Tarihsel köklerini bin yıllardan önce alan Newroz, zalim Dehak’ın zulmüne balyozuyla son veren Demirci Kawa’nın önderliğinde başlayan isyanın simgesi olmuştur. M.Ö. 612 tarihinden bugüne, başta Kürt halkı olmak üzere zulme başkaldıran tüm halkların bayramı olmuştur. Efsaneden direnişe, direnişten zafere Newroz efsanesinin birbirinden farklı birçok anlatısı olmasına karşın, olayın failleri ve içeriği açısından anlatılar benzerlik taşır. Efsane yalnız Kürtlere değil aynı zamanda Ortadoğu halklarına aittir. Nasıl ki Demirci Kawa, dünyada direniş ve zafer ruhunun ateşi sönmesin diye kendi destanını yeryüzüne indirmiş ise bugün de “uzay çağının gerillaları”, coğrafyanın dört bir yanında, karanlığa ve faşizme karşı özgürlük ateşini yaymakta, yeni destanlar yaratmaktadırlar.
Mazlum Doğan, eylemiyle, 12 Eylül karanlığına karşı, ihanet ve teslimiyete set olmak için, faşizmin en koyu zamanlarında, bir diriliş günü olarak Newroz’u hatırlatan oldu. Amed zindanında, bir kibrit bırakıp ardında, bedeniyle Newroz ateşini yakan işaret fişeği oldu. O gün, Amed zindanındaki kibrit Kürdistan dağlarında ve metropollerinde, direniş ateşine, özgürlük kavgasına ilham oldu. Mazlum’dan Zekiye’ye, Rahşan’a, Berivan’a, Ronahi’ye, Zülküf’e Newroz ateşi her dönem kendi rengi ile yandı ve büyüdü. ‘90’ların başında Nusaybin Newrozu’nun ateşi Cizre Serhıldanı’na sıçradı. Bu tarihten sonra, Kürt özgürlük mücadelesi, serhildan diliyle halklaşmasının ifadesi oldu. Ve Newroz ateşi bedellerle, direnişlerle büyüdü; Kürt halkının kazanımları ile perçinlendi; Rojava devrimi ile bir üst noktaya sıçradı. Faşizmin saldırılarını bertaraf etmek için Newroz ateşini büyütelim AKP-MHP faşist iktidarı yıkalım.

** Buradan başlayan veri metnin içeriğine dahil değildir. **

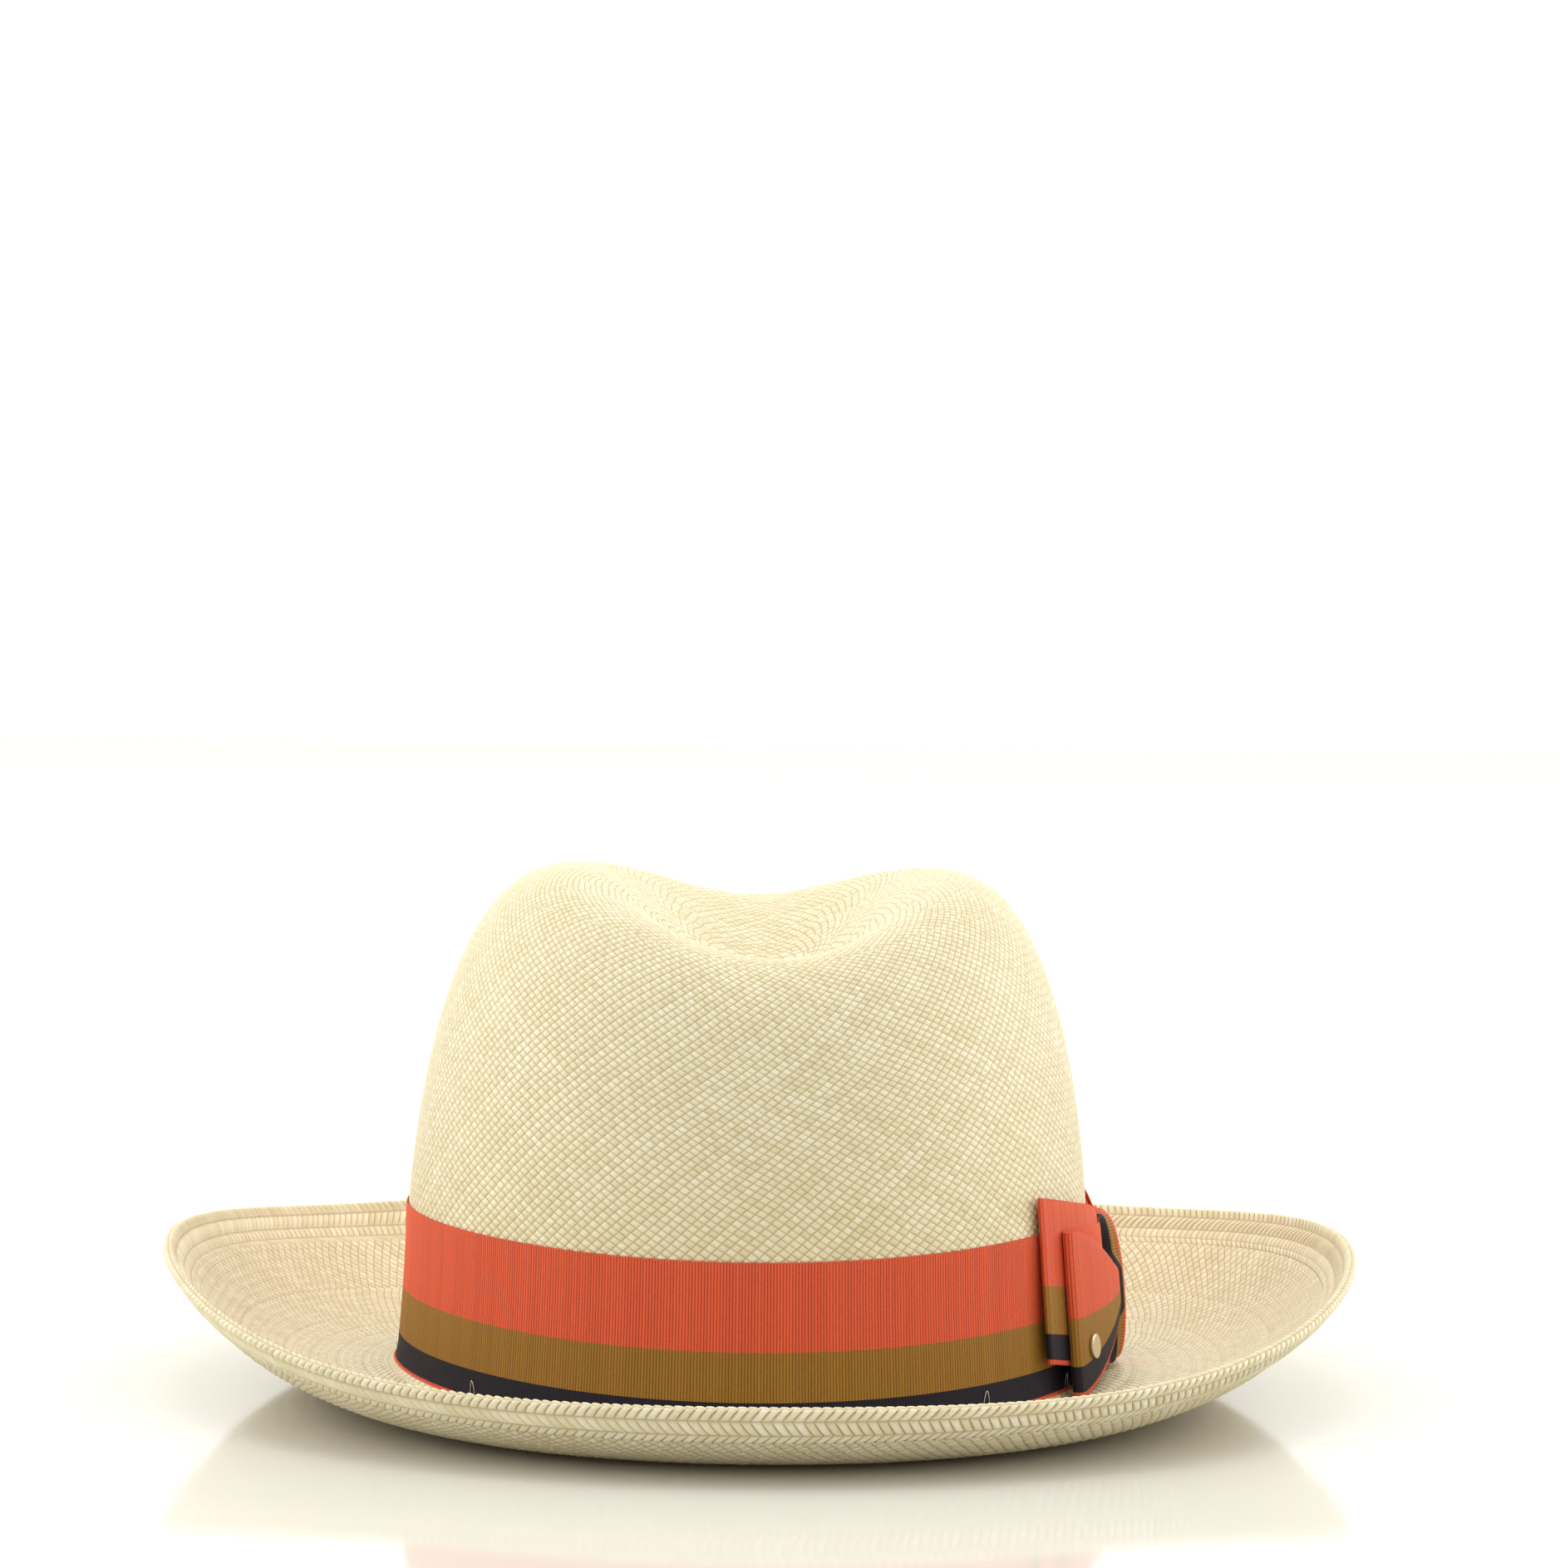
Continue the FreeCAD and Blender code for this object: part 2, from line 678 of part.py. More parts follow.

. Newroz ateşi bugün tecriti de faşizmi de yıkma hedefiyle yanmalıdır. Cezaevlerinde siyasi tutsakların Kürt Halk Önderi Abdullah Öcalan’a yönelik uygulanan tecridin kırılması ve cezaevindeki hak ihlallerini protesto etmek amacıyla düzenledikleri süresiz-dönüşümlü açlık grevini sahiplenmeli ve büyütmeliyiz. Bilinmelidir ki, tecrit altında olan sadece Abdullah Öcalan değil bir halktır; Kürt halkıdır. Sadece o da değil; Kürt halkı özgür olmadan Türk işçi ve emekçileri, yoksulları özgür olamayacağı için, esaret altında olan ve tecrit edilen aynı zamanda kadını ve erkeğiyle Türkiye işçi ve emekçileridir.
. En son yapılan Garé’yi işgal harekâttı göster diki, Garé’ye sefer olur zafer olmaz! Tüm tekniğine rağmen, gerilla, işgale gelen faşist TC ordusunu darmadağın etti, mevzi çuvalları ile gelenleri ceset çuvallarına yüklenmiş olarak süpürüp attı. Artık düşmanımız için de bizim için de bu zafer -Garé’deki cenk-, Garé’den önce, Garé’den sonra diye bir dönemlendirmeye konu olacaktır. 2021 yılına Garé zaferi ile girdik. 2021 Newrozu, Garé zaferini başka başka mevzilerde, alanlarda, sokaklarda yankılayacaktır. Sömürgeci faşist devletin yasaklarını, engelleme politikalarını yok hükmünde sayarak sokak sokak, meydan meydan, Newroz ateşini yakıp büyütelim. Serhildan olup faşist devletin karşısına dikilelim. Kentlerde milis eylemlerimizle, devrimci şiddetin özgün ve öncü niteliğini açığa çıkaran profesyonel eylemlerimizle; dağlarda yaratıcı gerilla eylemlerimizle bu yılki Newroz’a özgürlüğün rengini çalalım, Garé zaferimizi daha da ileriye taşıyalım. “Faşizmi Yıkacağız, Özgürlüğü Kazanacağız” şiarı ile sürdürdüğümüz hamleyi, Kürdistan’ın ve Türkiye’nin her karış toprağını savunmak biz HBDH bileşenlerin halklarımıza sözümüz olacaktır.